Ferbin había esperado ver a los leales al rey entrar corriendo en cuanto oyeron los disparos que mataron al sacerdote y al joven médico, pero no llegó nadie. Aparecieron otros pero parecían tranquilos e indiferentes y solo se limitaron a ayudar a mover los cuerpos y traer unas astillas y aceite para prender el fuego. Le pareció que allí solo había traidores, revelar su presencia sería morir como los demás.

Se había alejado arrastrándose, mareado y débil por la conmoción de todo lo ocurrido, apenas capaz de ponerse en pie. Subió al siguiente piso por los escalones de la pared trasera del edificio cuando encendieron abajo los fuegos. El humo subió a toda velocidad, en un principio gris y luego volviéndose negro, un humo que llenó los espacios ya ensombrecidos de la antigua fábrica con una oscuridad todavía mayor que lo asfixiaba. Al principio, la mayor parte del humo se dirigió al gran agujero que había en la pared de caballete, pero luego se espesó a su alrededor y le irritó la nariz y la garganta. Si los crujidos y rugidos de abajo no hubieran hecho tanto ruido, Ferbin habría temido que lo oyeran desde fuera cuando se puso a toser y a escupir. Buscó alguna ventana en el lado del edificio al que se había arrastrado y trepado, pero no vio nada.

Encontró más escalones que lo llevaron más arriba, a lo que debía de ser el ático del edificio, y tanteó el muro con los dedos, tosiendo cada vez que respiraba hasta que encontró lo que parecía una ventana. Tiró de la contraventana, empujó un cristal ya roto y la ventana cedió. El humo se precipitó al exterior a su alrededor. Ferbin sacó la cabeza y tomó una bocanada de aire fresco y limpio.

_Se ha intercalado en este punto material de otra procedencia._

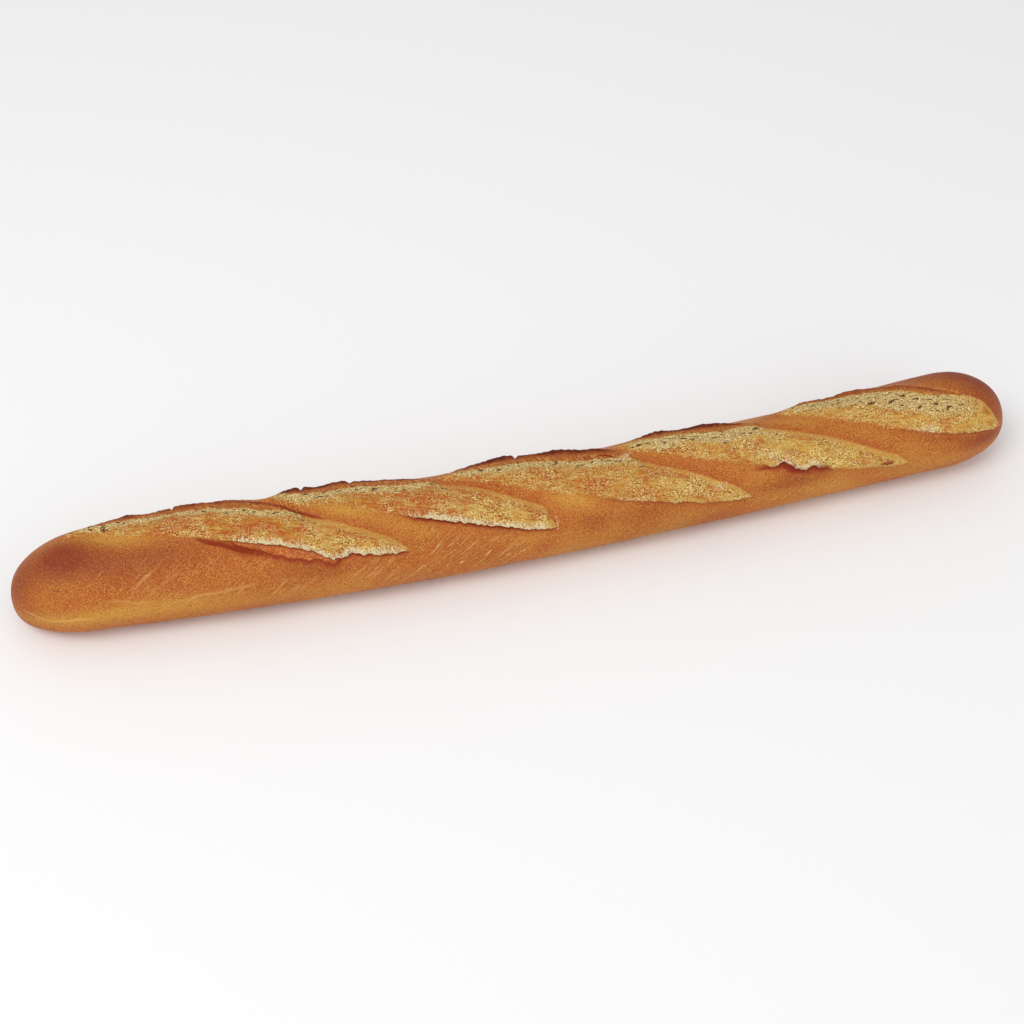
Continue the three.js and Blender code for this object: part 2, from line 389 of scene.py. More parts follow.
@dataclass(frozen=True)
class ReliefSizes:
    """Heights and reaches, in mm, of the relief that the scores share, and of the slow wave of the crust.

    A reach is the distance at which a bell has fallen to 1/e. The far sizes are of the crust that melts
    into the far half of a near edge.
    """

    lip_back: float = 8.0
    lip_front: float = 5.0
    lip_lean: float = 1.2
    lip_lean_reach: float = 3.0
    fold_dip: float = 0.5
    fold_reach: float = 4.0
    valley_depth: float = 0.9
    swell: float = 2.6
    frill_rise: float = 1.0
    frill_reach: float = 4.0
    frill_lean: float = 1.2
    frill_lean_reach: float = 2.0
    cleft_depth: float = 1.0
    cleft_reach: float = 1.8
    shade_reach: float = 7.0
    far_rise: float = 0.6
    far_reach: float = 4.0
    shelf_rise: float = 0.7
    shelf_cleft: float = 0.7
    shelf_cleft_reach: float = 3.2
    lip_wave_length: float = 31.0
    crust_wave: float = 0.45
    crust_wave_length: float = 83.0


@dataclass
class Skin:
    """The loaf's outer form on a grid: rings by rows, in millimetres, with its masks."""

    points: Array
    s: Array
    phi: Array
    masks: dict[Mask, Array]


class ScoreRelief:
    """One score laid over a grid of places, each u mm inside the far edge and w mm inside the near one.

    From the far edge inwards come the lip's crest, its brown face, a band of torn crumb and the bloom. At
    the near edge the far half melts into the crust, and the near half ends in a frill over a cleft, with a
    second torn shelf below it where the score has one.
    """

    def __init__(self, loaf: "Loaf", number: int, s: Array, phi: Array) -> None:
        """Works out where each place lies. What varies along the cut is a product of smooth steps of t.

        Args:
            loaf: the loaf that the score is cut in.
            number: the score's place in the row of scores.
            s: distances from the left tip, as a column.
            phi: angles round the loaf, as a row for each ring.
        """
        self.loaf, self.score, self.s = loaf, loaf.scores[number], s
        self.sizes, self.salt = loaf.relief, 10 * (number + 1)
        score, share = self.score, self.score.share(s)
        self.cut = (share > 0.0) & (share < 1.0)
        t = np.clip(share, 0.0, 1.0)
        self.t = t
        self.lip, self.bitten = loaf.lip_strength(score, s), score.bitten(s)
        self.lipped = 1.0 - ramp(t, score.lip_end - 0.02, score.lip_end + 0.03)
        self.opening = plateau(t, 0.0, 0.12, 0.93, 1.0)
        self.folded = (1.0 - self.lipped) * self.opening
        self.near_half = ramp(t, 0.42, 0.58)
        frill_from, frill_to = score.frill_from, score.frill_to
        self.frilled = score.frill * plateau(t, frill_from, frill_from + 0.16, frill_to - 0.1, frill_to)
        self.near = self.frilled * (1.0 - ramp(t, 0.95, 1.0))
        upper, lower = self.edges()
        self.u = (phi - upper) * loaf.mm_per_degree
        self.w = (lower - phi) * loaf.mm_per_degree
        self.width = np.maximum(self.u + self.w, 0.01)
        self.behind, self.before = self.u < 0.0, self.w <= 0.0
        self.within = (self.u > 0.0) & (self.w > 0.0)
        self.face, self.torn = self.bands()
        self.cleft, self.shade, self.shelf = self.undercut()

    def noise(self, size: float, salt: int) -> Array:
        """The loaf's noise along s, with a salt of this score's own."""
        return self.loaf.grain.along(self.s, size, self.salt + salt)

    def edges(self) -> tuple[Array, Array]:
        """Angles of both edges: the score's curves, and noise less the bites in mm over mm per degree."""
        closing = plateau(self.t, 0.0, 0.06, 0.96, 1.0)
        far = (0.5 * self.noise(8.0, 0) + 0.35 * self.noise(2.6, 1)) * (0.4 + 0.6 * self.lipped)
        near = 0.9 * self.noise(9.0, 2) + 0.4 * self.noise(2.4, 3)
        ragged = 1.7 * self.noise(7.0, 4) + 1.1 * self.noise(3.0, 5) + 0.8 * self.noise(1.5, 8)
        ragged = ragged * self.score.ragged * self.frilled
        upper = self.score.upper(self.t) + far * closing / self.loaf.mm_per_degree
        moved = (near + ragged) * closing - self.bitten
        return upper, self.score.lower(self.t) + moved / self.loaf.mm_per_degree

    def bands(self) -> tuple[Array, Array]:
        """Widths of the brown face and the torn crumb, at most 0.42 and half of the cut, with noise."""
        score, width = self.score, self.width
        narrowing = 1.0 - 0.7 * ramp(self.t, score.lip_end - 0.15, score.lip_end)
        wander = 1.2 * self.noise(6.0, 9) + 0.9 * self.noise(2.2, 6)
        face = np.minimum(score.face * narrowing, 0.42 * width) + wander * ramp(width, 4.0, 14.0)
        return face, np.minimum(score.torn * (1.0 + 0.3 * self.noise(11.0, 7)), 0.5 * width)

    def undercut(self) -> tuple[Array, Array, Array]:
        """Depth of the cleft under the near edge, also the strength of its painted shade, the painted shade
        of the crust round it, and the second torn shelf.

        The cleft is a bell of w, wider in a bite. The shelf reaches its drop times sin(pi share)^0.7 past
        the near edge, for the share of its length at s, and has a cleft of its own past that.
        """
        score, sizes = self.score, self.sizes
        reach = sizes.cleft_reach + score.ragged + 0.7 * np.maximum(self.bitten, 0.0)
        cleft = sizes.cleft_depth * self.near * bell(self.w, reach)
        shade = (0.3 * self.near_half + 0.7 * self.near) * bell(self.w, sizes.shade_reach)
        if score.shelf_to <= score.shelf_from:
            return cleft, shade, np.zeros_like(cleft)
        share = np.clip((self.s - score.shelf_from) / (score.shelf_to - score.shelf_from), 0, 1)
        along = np.sin(np.pi * share)
        ragged = 1.0 * self.noise(6.0, 16) + 0.8 * self.noise(2.2, 17)
        drop = score.shelf_drop * along ** 0.7 + ragged * ramp(along, 0.05, 0.3)
        past = -self.w - np.maximum(drop, 0.0)
        present, beyond = ramp(along, 0.02, 0.15), past > 0.0
        shelf = np.where(self.before, 1.0 - ramp(past, -1.2, 0.8), 0.0) * present
        own = sizes.shelf_cleft * np.where(beyond, bell(past, sizes.shelf_cleft_reach), 0.0) * present
        shade = np.maximum(shade, np.where(beyond, bell(past, sizes.shade_reach), 0.0) * present)
        return cleft * (1.0 - 0.6 * shelf) + own, shade, shelf

    def form(self) -> tuple[Array, Array]:
        """How far the score raises the crust and leans it forward, in mm.

        The lip falls off as e to minus (u/8)^1.3 behind its crest and e to minus (u/5)^1.5 before it, and
        past its end the crust dips at the edge. The torn band is a shallow valley, the bloom swells as
        sin(pi v^1.3) for the share v across, and the cleft is taken off outside the near edge.
        """
        t, u, w, sizes = self.t, self.u, self.w, self.sizes
        back, front = np.abs(u) / sizes.lip_back, np.abs(u) / sizes.lip_front
        side = np.where(self.behind, back ** 1.3, front ** 1.5)
        raised = self.score.lip * self.lip * np.exp(-side)
        raised -= sizes.fold_dip * self.folded * bell(u, sizes.fold_reach)
        across = np.clip(u / self.width, 0.0, 1.0)
        swell = sizes.swell * self.opening * np.sin(np.pi * across ** 1.3)
        valley = sizes.valley_depth * self.lipped * ramp(t, 0.05, 0.25)
        valley = valley * bell(u - self.face - self.torn / 2.0, 0.5 * self.torn + 0.5)
        frill = sizes.frill_rise * self.opening * self.frilled * bell(w, sizes.frill_reach)
        raised += np.where(self.within, swell - valley + frill, 0.0)
        raised += self.shelf * sizes.shelf_rise * ramp(-w, 0.3, 1.6)
        far = plateau(t, 0.02, 0.15, 0.38, 0.52)
        raised += sizes.far_rise * far * bell(w, sizes.far_reach) - np.where(self.before, self.cleft, 0.0)
        leaned = sizes.lip_lean * self.lip * bell(u, sizes.lip_lean_reach)
        leaned += np.where(self.within, sizes.frill_lean * self.near * bell(w, sizes.frill_lean_reach), 0.0)
        return np.where(self.cut, raised, 0.0), np.where(self.cut, leaned, 0.0)

    def masks(self) -> dict[Mask, Array]:
        """What each place is made of, and where shade is painted in and round the cleft, 0 to 1, as products
        of smooth steps of u, w and t.
        """
        score, t, u, w = self.score, self.t, self.u, self.w
        soft, soft_far = 0.5 + 2.6 * (1.0 - self.frilled), 0.5 + 1.6 * self.folded
        edge = self.near_half * bell(w, 6.0) * 0.4 * self.frilled - 0.5 * (1.0 - self.frilled) * bell(w, 3.5)
        ripe = score.ripeness + 0.6 * ramp(t, score.lip_end - 0.1, score.lip_end + 0.2) + edge
        charred = score.char * (1.0 + 0.3 * self.noise(9.0, 11) + 0.3 * self.noise(2.5, 12))
        crest = plateau(u, -2.0, -0.4, 0.2 + 0.8 * self.lip, 1.5 + 6.5 * self.lip)
        crest = crest * plateau(t, 0.02, 0.12, score.lip_end - 0.1, score.lip_end)
        face = ramp(u, -5.0, -0.5) * (1.0 - ramp(u - self.face, -1.4, 1.4)) * self.lipped
        torn = ramp(u - self.face, -1.5, 1.5) * (1.0 - ramp(u - self.face - self.torn, -4.0, 3.0))
        torn = torn * (1.0 - ramp(t, score.lip_end - 0.1, score.lip_end + 0.12)) * ramp(w, 0.0, 2.0)
        found = {
            Mask.BLOOM: ramp(u, -soft_far, soft_far) * ramp(w, -soft, soft) * self.opening ** 0.3,
            Mask.RIPE: np.where(self.within, np.clip(ripe, 0.0, 1.0), 0.0),
            Mask.CREST: crest * charred,
            Mask.FACE: face * ramp(t, 0.04, 0.16) * (0.6 + 0.4 * score.char),
            Mask.TORN: torn * ramp(t, 0.03, 0.12),
            Mask.FRILL: np.where(self.within, self.frilled * self.opening * (1.0 - ramp(w, 0.4, 4.5)), 0.0),
            # painted shade in the cleft under the near edge
            Mask.CLEFT_SHADE: np.where(self.before, np.minimum(self.cleft, 1.0), 0.0),
            # painted shade round the cleft, and in the crust's fold above the rim
            Mask.SHADE: np.where(self.behind, self.folded * bell(u + 1.5, 5.0), self.before * self.shade),
            Mask.RIM: self.folded * plateau(u, -2.2, 0.6, 1.6, 4.2) * ramp(w, 0.0, 2.0),
            Mask.SHELF: self.shelf,
            Mask.TOAST: np.where(self.within, 0.9 * self.folded * bell(u - 4.8, 1.5), 0.0),
        }
        return {mask: np.where(self.cut, values, 0.0) for mask, values in found.items()}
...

¡Pero estaba demasiado alto! Incluso aunque no hubiera nadie a ese lado que pudiera verlo, jamás saldría ileso de la caída. Miró al exterior y metió la cabeza por debajo de la corriente de humo y calor que salía a su alrededor. Esperaba ver un camino o un patio cuatro pisos más abajo, pero en lugar de eso se pinchó con un espino pegajoso por la lluvia. Tanteó un poco más y cerró la mano sobre un puñado de tierra mojada. Bajo las vagas últimas luces rojas de un sol que se había ocultado mucho tiempo atrás vio que estaba, por increíble que pareciera, de nuevo en la planta baja. El edificio estaba situado junto a la orilla de un río, una orilla tan escarpada que un lado estaba a cuatro pisos de altura mientras que el otro, apretado contra el lado escarpado del valle, estaba a apenas uno.